**GIVEN TASK:**
Using the entries that follow, count the lines containing the word "pose" and give that number by itself.

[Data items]
__________________________________________________

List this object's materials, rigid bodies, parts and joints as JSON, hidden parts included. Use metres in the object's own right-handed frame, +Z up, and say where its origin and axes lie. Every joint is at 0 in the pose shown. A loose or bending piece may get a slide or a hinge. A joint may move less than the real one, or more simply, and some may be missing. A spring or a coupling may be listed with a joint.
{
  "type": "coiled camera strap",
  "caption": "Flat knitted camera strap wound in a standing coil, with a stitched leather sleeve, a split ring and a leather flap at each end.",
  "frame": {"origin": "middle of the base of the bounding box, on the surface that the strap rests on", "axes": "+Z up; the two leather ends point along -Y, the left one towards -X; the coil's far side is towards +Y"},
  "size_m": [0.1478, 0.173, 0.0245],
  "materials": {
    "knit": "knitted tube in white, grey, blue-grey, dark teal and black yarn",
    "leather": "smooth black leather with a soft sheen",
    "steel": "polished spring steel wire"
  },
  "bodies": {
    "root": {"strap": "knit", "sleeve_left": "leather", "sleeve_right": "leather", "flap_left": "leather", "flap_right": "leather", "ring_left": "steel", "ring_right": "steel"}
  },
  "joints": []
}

__________________________________________________

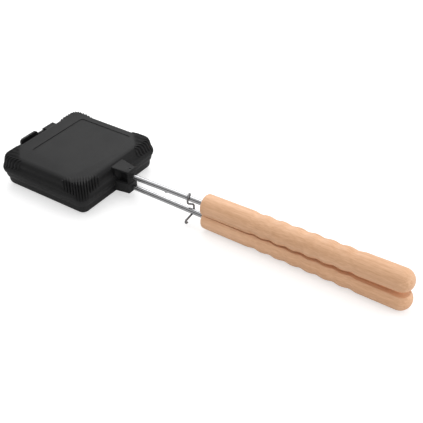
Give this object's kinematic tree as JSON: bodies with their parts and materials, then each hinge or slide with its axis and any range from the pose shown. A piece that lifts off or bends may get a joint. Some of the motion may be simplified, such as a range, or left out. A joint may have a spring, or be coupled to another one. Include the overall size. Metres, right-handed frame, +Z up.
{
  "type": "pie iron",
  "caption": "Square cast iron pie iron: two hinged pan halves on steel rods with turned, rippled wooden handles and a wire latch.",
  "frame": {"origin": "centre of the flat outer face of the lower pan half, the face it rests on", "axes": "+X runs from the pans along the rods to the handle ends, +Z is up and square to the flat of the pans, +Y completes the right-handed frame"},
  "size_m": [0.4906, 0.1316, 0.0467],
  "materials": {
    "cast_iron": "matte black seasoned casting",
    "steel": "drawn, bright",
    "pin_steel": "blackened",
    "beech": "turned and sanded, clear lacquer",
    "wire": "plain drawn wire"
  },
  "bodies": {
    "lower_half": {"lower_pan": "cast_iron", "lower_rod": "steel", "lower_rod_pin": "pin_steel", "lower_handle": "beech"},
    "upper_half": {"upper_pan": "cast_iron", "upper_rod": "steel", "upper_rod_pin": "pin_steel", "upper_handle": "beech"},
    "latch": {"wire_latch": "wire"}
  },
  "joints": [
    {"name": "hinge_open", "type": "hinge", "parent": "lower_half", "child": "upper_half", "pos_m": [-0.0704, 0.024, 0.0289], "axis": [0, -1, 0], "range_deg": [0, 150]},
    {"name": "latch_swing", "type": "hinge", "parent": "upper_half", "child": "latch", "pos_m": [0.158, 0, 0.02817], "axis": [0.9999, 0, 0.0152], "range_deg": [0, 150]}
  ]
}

__________________________________________________

**EXERCISE SOLUTION:**
2